Japanese Journal of Applied Physics
- Discipline: Applied physics
- Language: English
- Edited by: Kouichi Ono, Masahiro Asada

Publication details
- History: 1962–present
- Publisher: Japan Society of Applied Physics, IOP Publishing (Japan)
- Frequency: Monthly
- Open access: Special issues available for one year after publication
- Impact factor: 1.7 (2025)

Standard abbreviations
- ISO 4: Jpn. J. Appl. Phys.

Indexing
- CODEN: JJAPB6
- ISSN: 0021-4922 (print) 1347-4065 (web)
- LCCN: 2008228761

Links
- Journal homepage;

= Japanese Journal of Applied Physics =

The Japanese Journal of Applied Physics (JJAP) is a peer-reviewed scientific journal that was established in 1962 and is published by the Japan Society of Applied Physics.
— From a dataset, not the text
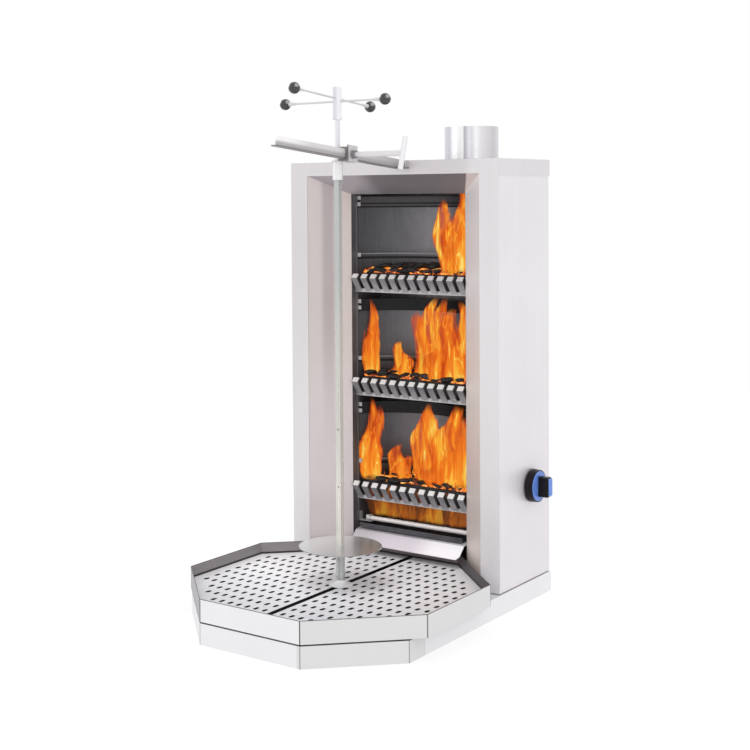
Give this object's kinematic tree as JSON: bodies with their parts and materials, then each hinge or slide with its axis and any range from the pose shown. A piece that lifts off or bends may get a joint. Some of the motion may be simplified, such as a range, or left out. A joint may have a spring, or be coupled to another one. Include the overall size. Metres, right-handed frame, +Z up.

From 1982 until 2008, the journal was published in two editions, Part 1 and Part 2:
- Part 1 was published monthly and was for regular papers, short notes and review papers.
- Part 2 was published semi-monthly and was for letters and express letters.

In 2008, Part 2 was separated as an independent journal and renamed Applied Physics Express. Part 1 continues to be published as the Japanese Journal of Applied Physics.

In June 2013, the Japan Society of Applied Physics signed an agreement with IOP Publishing for its journals to be published by IOP Publishing.